The next morning I had to wake up early, seeing as my group was in charge of making the meals for the day. We prepared breakfast as a whole; I scrambled eggs and heated up tortillas so we could make breakfast burritos, another group member made bacon, a third made avocado toast, and the last member made everything look nice. After everyone ate the meal we arranged, we all drove to a river where we rested and hung out. Card games were played, snacks were enjoyed, and small hikes were experienced. Seeing as the afternoon was somewhat uneventful, we were not prepared for what the evening had in store for us. As we arrived back at the cabin, our group prepared dinner. We savored steak, mashed potatoes, and brussel sprouts. Prepared for a relaxed evening as well, we began to settle in in the lounge as we digested our food. As the forecast had predicted, a slight drizzle set in. We thought nothing of it until it began to rain more heavily, white noise to our conversations. Nobody was bothered by it, nor did we pay much attention to it until it demanded our attention. Soon, the power shut off due to the rain. We were embraced by darkness, as the sun had fully set by now. As we fastened flashlights and headlamps to the ceiling fans, thunder was roaring in the distance, and lightning crashed down in a glorious fashion, giving true illumination to the room—something our scattered headlamps couldn’t do. Wind howled, and rain collided with our windows. Bedtime was early this night because our planned activities couldn’t be fulfilled.

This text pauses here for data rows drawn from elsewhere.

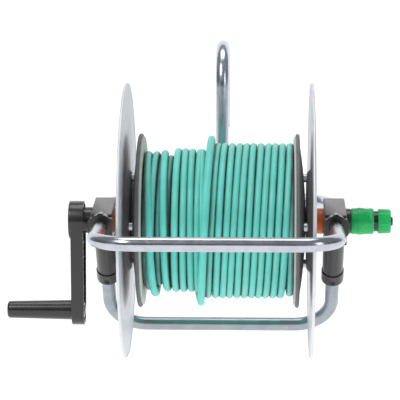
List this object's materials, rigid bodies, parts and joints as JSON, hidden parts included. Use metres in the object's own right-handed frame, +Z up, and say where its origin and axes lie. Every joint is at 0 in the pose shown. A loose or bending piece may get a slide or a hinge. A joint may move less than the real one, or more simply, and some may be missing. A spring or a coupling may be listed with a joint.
{
  "type": "garden hose reel",
  "caption": "Hand-cranked garden hose reel in a bent-tube frame that hangs by a hook mast, with pressed side discs, a wound hose and a quick connector.",
  "frame": {"origin": "middle of the straight hanging leg of the hook mast, on the leg's axis", "axes": "+X from the crank to the water inlet along the reel's axle, +Y to the back, +Z up"},
  "size_m": [0.502, 0.524, 0.399],
  "materials": {
    "galvanised_tube": "bright galvanised, smooth",
    "galvanised_disc": "bright pressed sheet",
    "black_plastic": "satin moulded",
    "grey_plastic": "matte moulded",
    "pale_plastic": "matte",
    "orange_plastic": "satin moulded",
    "green_plastic": "satin moulded",
    "zinc_fastener": "zinc plated",
    "seal_rubber": "matte",
    "hose": "smooth soft",
    "natural_plastic": "satin"
  },
  "bodies": {
    "frame": {"left_block": "black_plastic", "right_block": "black_plastic", "rear_loop": "galvanised_tube", "lower_loop": "galvanised_tube", "hook_mast": "galvanised_tube", "hook_end_plug": "black_plastic", "mast_clamp_front": "black_plastic", "mast_clamp_rear": "black_plastic", "mast_clamp_bolts": "zinc_fastener", "mast_clamp_nuts": "zinc_fastener", "loop_screws": "zinc_fastener", "left_bush": "natural_plastic", "right_bush": "natural_plastic", "thrust_washers": "natural_plastic", "clamp_collets": "natural_plastic", "inlet_spigot": "black_plastic", "spigot_seals": "seal_rubber", "snap_ring": "zinc_fastener", "inlet_core": "black_plastic", "inlet_claws": "natural_plastic", "inlet_seal": "seal_rubber", "inlet_spring": "zinc_fastener", "inlet_collet": "natural_plastic"},
    "front_loop": {"front_loop": "galvanised_tube"},
    "ring_nut_left": {"ring_nut_left": "black_plastic"},
    "ring_nut_right": {"ring_nut_right": "black_plastic"},
    "reel": {"left_disc": "galvanised_disc", "right_disc": "galvanised_disc", "left_flange": "grey_plastic", "right_flange": "grey_plastic", "left_cheek": "pale_plastic", "right_cheek": "pale_plastic", "drum_core": "grey_plastic", "tie_rods": "zinc_fastener", "tie_nuts": "zinc_fastener", "spacer_sleeves": "galvanised_tube", "left_hub": "orange_plastic", "right_hub": "orange_plastic", "left_hub_collar": "orange_plastic", "right_hub_collar": "orange_plastic", "outlet_elbow": "black_plastic", "hose_coil": "hose", "hose_tail": "hose", "crank_arm": "black_plastic", "crank_screw": "zinc_fastener", "crank_cap": "black_plastic", "grip_pin": "zinc_fastener", "hose_end_core": "black_plastic", "hose_end_claws": "natural_plastic", "hose_end_seal": "seal_rubber", "hose_end_spring": "zinc_fastener", "hose_end_collet": "natural_plastic"},
    "grip": {"grip": "black_plastic", "grip_cap": "black_plastic"},
    "inlet_sleeve": {"inlet_release_sleeve": "green_plastic"},
    "inlet_nut": {"inlet_nut": "green_plastic"},
    "hose_end_sleeve": {"hose_end_release_sleeve": "green_plastic"},
    "hose_end_nut": {"hose_end_nut": "green_plastic"}
  },
  "joints": [
    {"name": "reel_turn", "type": "hinge", "parent": "frame", "child": "reel", "pos_m": [0, -0.305, -0.127], "axis": [1, 0, 0], "continuous": true},
    {"name": "grip_turn", "type": "hinge", "parent": "reel", "child": "grip", "pos_m": [-0.23, -0.305, -0.246], "axis": [1, 0, 0], "continuous": true},
    {"name": "front_loop_slide", "type": "slide", "parent": "frame", "child": "front_loop", "axis": [0, -1, 0], "range_m": [0, 0.03]},
    {"name": "left_ring_nut_turn", "type": "hinge", "parent": "frame", "child": "ring_nut_left", "pos_m": [-0.15, -0.357, -0.127], "axis": [0, -1, 0], "range_deg": [0, 270]},
    {"name": "right_ring_nut_turn", "type": "hinge", "parent": "frame", "child": "ring_nut_right", "pos_m": [0.15, -0.357, -0.127], "axis": [0, -1, 0], "range_deg": [0, 270]},
    {"name": "inlet_sleeve_slide", "type": "slide", "parent": "frame", "child": "inlet_sleeve", "axis": [1, 0, 0], "range_m": [0, 0.004], "stiffness_N_per_m": 1200, "springref_m": -0.003, "deforming": ["inlet_spring"]},
    {"name": "inlet_nut_turn", "type": "hinge", "parent": "frame", "child": "inlet_nut", "pos_m": [0.2134, -0.305, -0.127], "axis": [1, 0, 0], "range_deg": [0, 540]},
    {"name": "hose_end_sleeve_slide", "type": "slide", "parent": "reel", "child": "hose_end_sleeve", "axis": [0, 0.2588, -0.9659], "range_m": [0, 0.004], "stiffness_N_per_m": 1200, "springref_m": -0.003, "deforming": ["hose_end_spring"]},
    {"name": "hose_end_nut_turn", "type": "hinge", "parent": "reel", "child": "hose_end_nut", "pos_m": [-0.048, -0.19285, -0.1132], "axis": [0, 0.2588, -0.9659], "range_deg": [0, 540]}
  ]
}
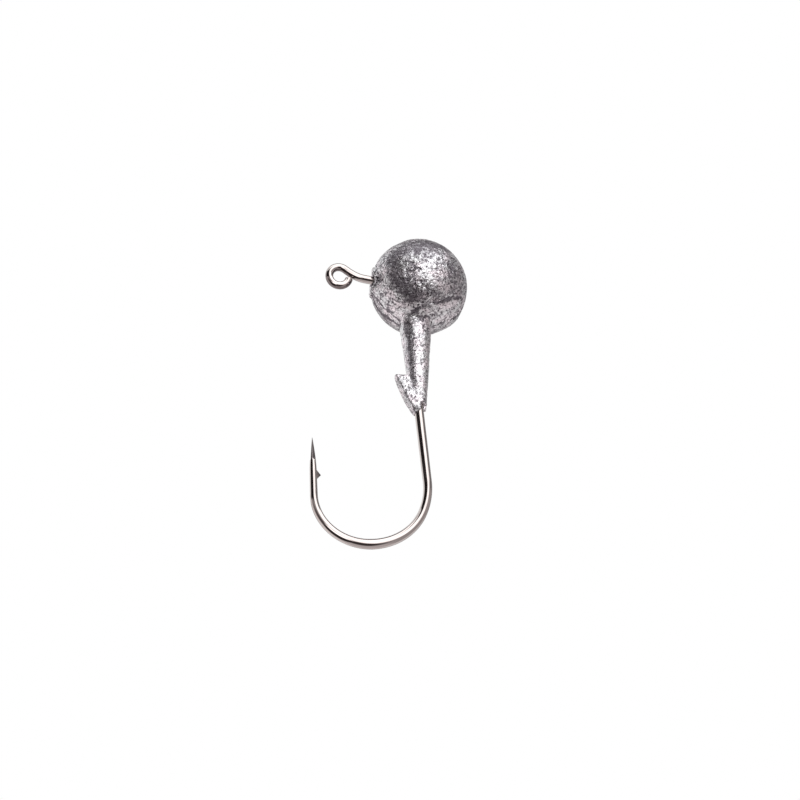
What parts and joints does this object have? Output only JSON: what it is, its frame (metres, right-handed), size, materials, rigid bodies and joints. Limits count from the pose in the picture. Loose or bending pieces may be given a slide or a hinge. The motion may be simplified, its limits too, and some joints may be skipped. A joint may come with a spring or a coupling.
{
  "type": "jig head",
  "caption": "Ball jig head: a cast lead ball with a tapered bait collar and a keeper barb, moulded on a barbed jig hook with a line eye.",
  "frame": {"origin": "centre of the line eye, in the plane of the hook", "axes": "+Z along the shank, from the round bend towards the ball; +X across the hook, from the point towards the shank; Y square to the plane of the hook"},
  "size_m": [0.0183, 0.0102, 0.0355],
  "materials": {
    "cast_lead": "bare cast lead, mottled and slightly pitted, with a soft metallic shine",
    "hook_wire": "polished black nickel plating"
  },
  "bodies": {
    "root": {"lead_head": "cast_lead", "jig_hook": "hook_wire"}
  },
  "joints": []
}
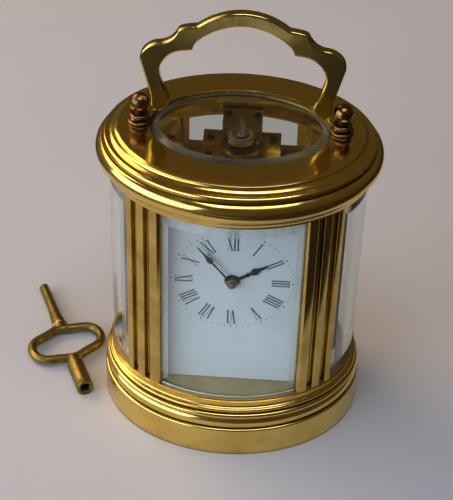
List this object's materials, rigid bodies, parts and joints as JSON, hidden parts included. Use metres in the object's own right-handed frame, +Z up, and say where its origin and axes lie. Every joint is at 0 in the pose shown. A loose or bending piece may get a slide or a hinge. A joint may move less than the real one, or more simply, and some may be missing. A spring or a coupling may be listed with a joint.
{
  "type": "carriage clock",
  "caption": "Oval brass carriage clock with glazed sides, fluted pilasters, swinging handle, hinged back door, platform escapement and a double-ended winding key.",
  "frame": {"origin": "centre of the face that the base stands on", "axes": "+Z up, the dial faces -Y, +X to the right as the dial is read"},
  "size_m": [0.1118, 0.0743, 0.1382],
  "materials": {
    "case_brass": "polished and lacquered",
    "handle_brass": "polished, slightly rubbed",
    "clear_glass": "polished, bevelled",
    "dial_enamel": "white enamel, gloss",
    "hand_steel": "blued almost black",
    "key_brass": "dulled",
    "movement_brass": "fine grained",
    "balance_gold": "polished gilt",
    "blued_steel": "blued",
    "polished_steel": "polished",
    "ruby": "polished synthetic ruby"
  },
  "bodies": {
    "root": {"base_moulding": "case_brass", "base_cover": "case_brass", "top_moulding": "case_brass", "pilaster_front_left": "case_brass", "pilaster_front_right": "case_brass", "pilaster_back_left": "case_brass", "pilaster_back_right": "case_brass", "front_glass": "clear_glass", "right_glass": "clear_glass", "left_glass": "clear_glass", "top_glass": "clear_glass", "case_screws": "blued_steel", "door_hinge_pins": "polished_steel", "handle_post_left": "handle_brass", "handle_post_right": "handle_brass", "handle_pivot_screws": "blued_steel", "dial_plate": "dial_enamel", "minute_stud": "polished_steel", "front_plate": "movement_brass", "back_plate": "movement_brass", "plate_pillars": "movement_brass", "plate_screws": "blued_steel", "movement_screws": "blued_steel", "click_screw": "blued_steel", "click_spring": "polished_steel", "platform_plate": "movement_brass", "platform_screws": "blued_steel", "balance_cock": "movement_brass", "lever_cock": "movement_brass", "escape_cock": "movement_brass", "escape_bracket": "movement_brass", "hairspring": "blued_steel", "hairspring_stud": "polished_steel", "balance_jewel": "ruby"},
    "handle": {"handle": "handle_brass"},
    "door": {"door_frame": "case_brass", "door_glass": "clear_glass", "door_knob": "handle_brass"},
    "minute_hand_arbor": {"centre_arbor": "polished_steel", "cannon_pinion": "polished_steel", "minute_hand": "hand_steel"},
    "minute_work": {"minute_wheel": "movement_brass"},
    "hour_work": {"hour_wheel": "movement_brass", "hour_hand": "hand_steel"},
    "centre_train": {"centre_wheel": "movement_brass"},
    "third_train": {"third_wheel": "movement_brass"},
    "contrate_train": {"contrate_wheel": "movement_brass"},
    "barrel_drum": {"barrel": "movement_brass", "barrel_cover": "movement_brass", "mainspring": "polished_steel"},
    "winding_arbor": {"barrel_arbor": "polished_steel", "ratchet_wheel": "polished_steel"},
    "click_arm": {"click": "polished_steel"},
    "escape_arbor": {"escape_wheel": "movement_brass"},
    "lever": {"pallet_lever": "polished_steel"},
    "balance": {"balance_wheel": "balance_gold", "balance_staff": "polished_steel"},
    "index": {"regulator_index": "polished_steel"},
    "key": {"winding_key": "key_brass"}
  },
  "joints": [
    {"name": "handle_swing", "type": "hinge", "parent": "root", "child": "handle", "pos_m": [0, 0, 0.1072], "axis": [1, 0, 0], "range_deg": [-98, 98]},
    {"name": "door_swing", "type": "hinge", "parent": "root", "child": "door", "pos_m": [-0.01853, 0.02592, 0.05], "axis": [0, 0, 1], "range_deg": [0, 96]},
    {"name": "set_hands", "type": "hinge", "parent": "root", "child": "minute_hand_arbor", "pos_m": [0, -0.0204, 0.0606], "axis": [0, 1, 0], "continuous": true},
    {"name": "minute_wheel_turn", "type": "hinge", "parent": "root", "child": "minute_work", "pos_m": [0, -0.014, 0.0522], "axis": [0, 1, 0], "continuous": true},
    {"name": "hour_hand_turn", "type": "hinge", "parent": "root", "child": "hour_work", "pos_m": [0, -0.0204, 0.0606], "axis": [0, 1, 0], "continuous": true},
    {"name": "contrate_wheel_turn", "type": "hinge", "parent": "root", "child": "contrate_train", "pos_m": [0.0045, 0, 0.07064], "axis": [0, 1, 0], "continuous": true},
    {"name": "third_wheel_turn", "type": "hinge", "parent": "root", "child": "third_train", "pos_m": [0.01063, 0, 0.06249], "axis": [0, 1, 0], "continuous": true},
    {"name": "centre_wheel_turn", "type": "hinge", "parent": "root", "child": "centre_train", "pos_m": [0, 0, 0.0606], "axis": [0, 1, 0], "continuous": true},
    {"name": "barrel_turn", "type": "hinge", "parent": "root", "child": "barrel_drum", "pos_m": [0, 0, 0.0426], "axis": [0, 1, 0], "continuous": true},
    {"name": "escape_wheel_turn", "type": "hinge", "parent": "root", "child": "escape_arbor", "pos_m": [0.0045, 0.0005, 0.082], "axis": [0, 0, 1], "continuous": true},
    {"name": "winding_turn", "type": "hinge", "parent": "root", "child": "winding_arbor", "pos_m": [0, 0, 0.0426], "axis": [0, -1, 0], "range_deg": [0, 1440]},
    {"name": "click_lift", "type": "hinge", "parent": "root", "child": "click_arm", "pos_m": [-0.0067, 0.0196, 0.0501], "axis": [0, 1, 0], "range_deg": [0, 5], "stiffness_Nm_per_rad": 0.0004, "springref_deg": -5.73},
    {"name": "lever_swing", "type": "hinge", "parent": "root", "child": "lever", "pos_m": [0.00211, 0.00485, 0.082], "axis": [0, 0, 1], "range_deg": [-4, 4]},
    {"name": "balance_swing", "type": "hinge", "parent": "root", "child": "balance", "pos_m": [0, 0.0087, 0.082], "axis": [0, 0, 1], "range_deg": [-150, 150], "stiffness_Nm_per_rad": 0.00001},
    {"name": "index_turn", "type": "hinge", "parent": "root", "child": "index", "pos_m": [0, 0.0087, 0.09], "axis": [0, 0, 1], "range_deg": [-12, 12]},
    {"name": "key_lift", "type": "slide", "parent": "root", "child": "key", "axis": [0, 0, 1], "range_m": [0, 0.12]}
  ],
  "couplings": [
    {"joint": "minute_wheel_turn", "follows": "set_hands", "ratio": -0.33333},
    {"joint": "hour_hand_turn", "follows": "set_hands", "ratio": 0.083333},
    {"joint": "third_wheel_turn", "follows": "contrate_wheel_turn", "ratio": -0.13333},
    {"joint": "centre_wheel_turn", "follows": "contrate_wheel_turn", "ratio": 0.016667},
    {"joint": "barrel_turn", "follows": "contrate_wheel_turn", "ratio": -0.0020833},
    {"joint": "escape_wheel_turn", "follows": "contrate_wheel_turn", "ratio": 9}
  ]
}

As I awoke on Friday, a sense of dread filled my body. I was leaving Yosemite, the land of isolation and beauty. As we groggily packed up our possessions, we all seemed to feel a sort of looming sadness. We began to leave Yosemite; our car motors were the only sound breaking the tranquility of the park. We traveled back along treacherous and winding mountain roads, through barren plains, and over sizable hills until we arrived home. We were back, and although we had left Yosemite, the memory of Yosemite will never leave us.